SESTAK:  That means forces will be targeted military at Gadhafi as a command and control center.  And it might even mean some troops have to be used.  The issue I have a lot of problems with is what appears to be we‘re in, but we‘re not in.  It‘s regime change or it‘s not regime change.  We lead or we don‘t lead. 

And this country needs leadership right now on this issue, not to be crept into this.  Because if arms go ashore—and there will be some advanced ones—they will need trainers.  And then will those trainers teach them how to organize and do combined arms? 

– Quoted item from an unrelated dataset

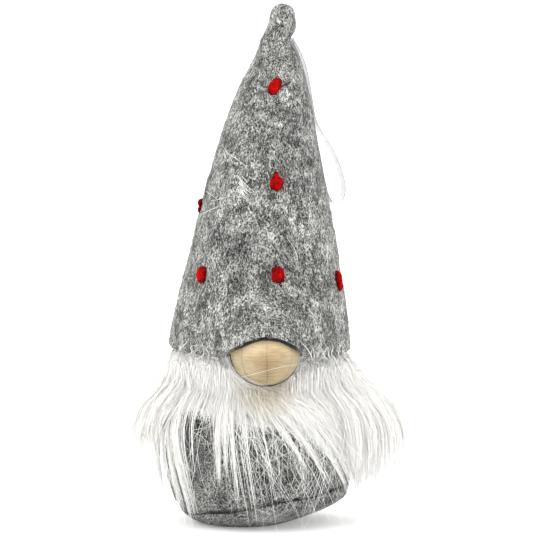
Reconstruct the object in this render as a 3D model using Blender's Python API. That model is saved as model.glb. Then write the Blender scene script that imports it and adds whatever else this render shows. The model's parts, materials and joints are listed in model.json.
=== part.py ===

And what happened if those trainers are then attacked?  If I were president now—and, by the way, if somebody else became president for a moment, I think he should just not do this.  But if I were the president, having led us this far, I would just say to the country, yes, it‘s been an error.  We must match military to political objectives.  It is regime change. 

Gadhafi has to go.  That is what we‘re going to do.  And bear the political consequences of that. 

Otherwise, I fear it will be one step after another step after another step.  And we have abdicated our leverage to an alliance.  We‘re almost hostage to it, to what they might do in putting troops ashore or others.  And that‘s been my concern, Ed.  You‘ve known that for a bit of time here. 

SCHULTZ:  Admiral, appreciate your comment tonight so much.  Thanks for joining us.  We wanted your expertise and you gave it to us. 

Tonight in our survey, I asked should Democrats explain their support of spending cuts?  Eighty eight percent of you said yes; 12 percent of you said no.